Rapid-fire pharma M&A could stall a bit in 2016: Bloomberg

Pharma M&A is starting strong this year, with Baxalta ($BXLT) and Shire ($SHPG) reportedly close to inking a $32 billion-plus deal. But don't expect 2016 to best 2015 in terms of dealmaking, according to some industry watchers who say the rapid-fire pace is likely to slow in the year ahead.

For reference's sake, look back at this time last year. The beginning of 2015 was "almost a perfect M&A environment: a generally stable economy, lack of volatility in the equity markets, low interest rates," not to mention "tons of cash on companies' balance sheets," Jeff Stute, head of healthcare investment banking at JPMorgan Chase & Co., told Bloomberg. Those conditions prompted more than a few deals over the year, including Pfizer's ($PFE) $160 billion tax inversion deal with Allergan ($AGN), AbbVie's ($ABBV) $21 billion Pharmacyclics buy and Teva's ($TEVA) $40.5 billion deal for Allergan's generics business.

Now that pharma has fed its dealmaking appetite, it could shift its attention to digesting its bigger purchases rather than shelling out more for new companies. Pfizer, for one, could stay quiet on the dealmaking front as it moves ahead with its Allergan merger, especially in light of the Treasury Department's stricter policies on tax inversion deals.

John Fraunces

Plus, the ongoing drug price debate could take its toll on M&A. Mounting backlash over skyrocketing drug prices could prompt some companies to shoot less expensive deals to avoid public scrutiny. "You see more people talking about cost-containment--that's another theme that only seems to be growing," co-portfolio manager of the Turner Medical Sciences fund John Fraunces said, as quoted by Bloomberg. "I generally think as we see a more sober environment, we'll see the valuations of the deals come down."
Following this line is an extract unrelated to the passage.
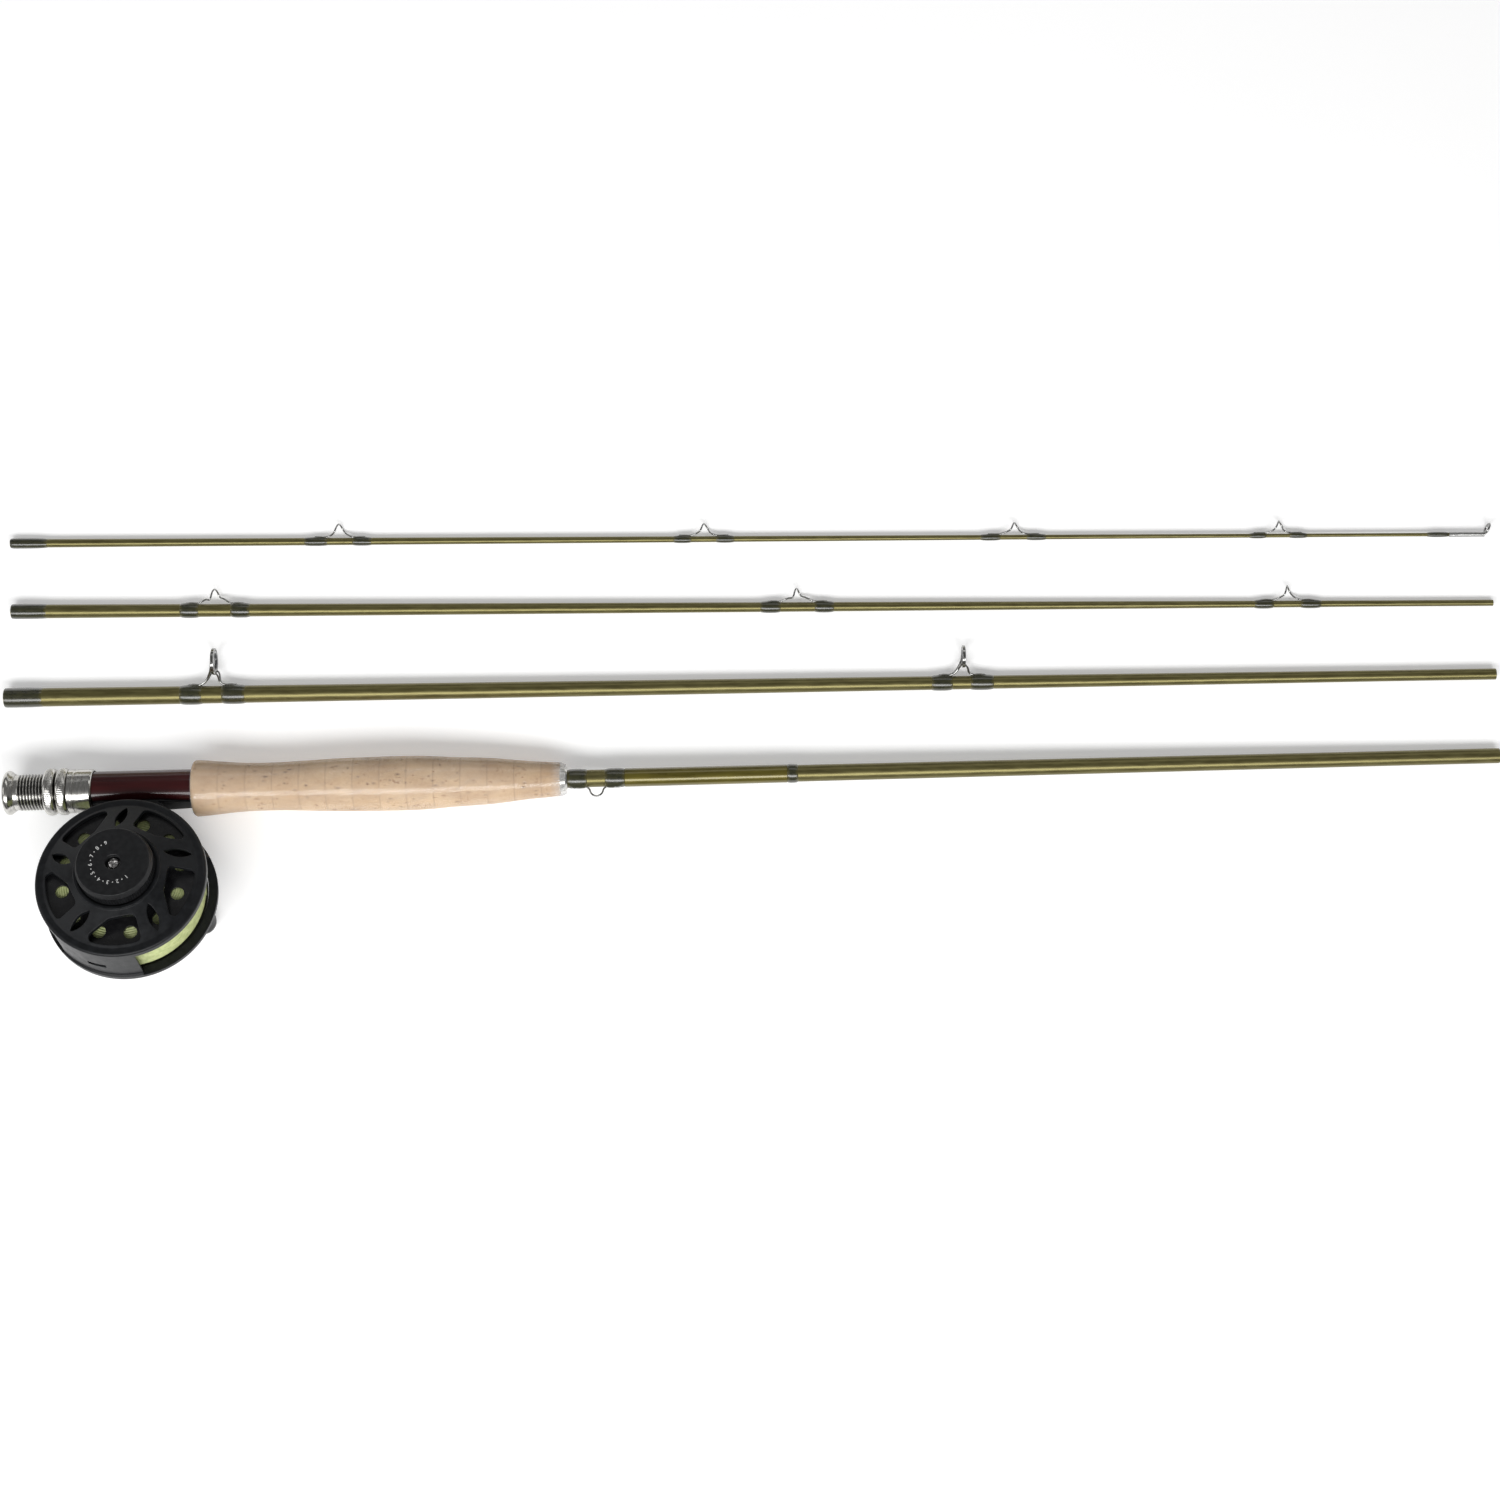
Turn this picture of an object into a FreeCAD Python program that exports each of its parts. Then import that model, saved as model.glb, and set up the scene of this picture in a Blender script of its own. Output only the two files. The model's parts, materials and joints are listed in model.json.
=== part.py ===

But that doesn't mean that the M&A train will stop altogether. Companies such as Gilead Sciences ($GILD), Johnson & Johnson ($JNJ), Bayer and Shire could all be in the market for a deal this year. Gilead at the end of Q3 had $14 billion in cash, funds that could come in handy if and when the company decides to dabble in some dealmaking. J&J could also afford a big deal, Bloomberg points out, even though it announced a $10 billion share buyback program last year. "I wouldn't interpret the $10 billion share buyback as impacting our appetite for scale of any size in M&A at all," J&J CFO Dominic Caruso said at the time.

In the meantime, all eyes are on Baxalta and Shire's potential deal. The pair are reportedly discussing a price between $46.50 and $48 per share. If all goes to plan, the combined company would have about $20 billion in sales by 2020, creating one of the world's top drugmakers in rare diseases.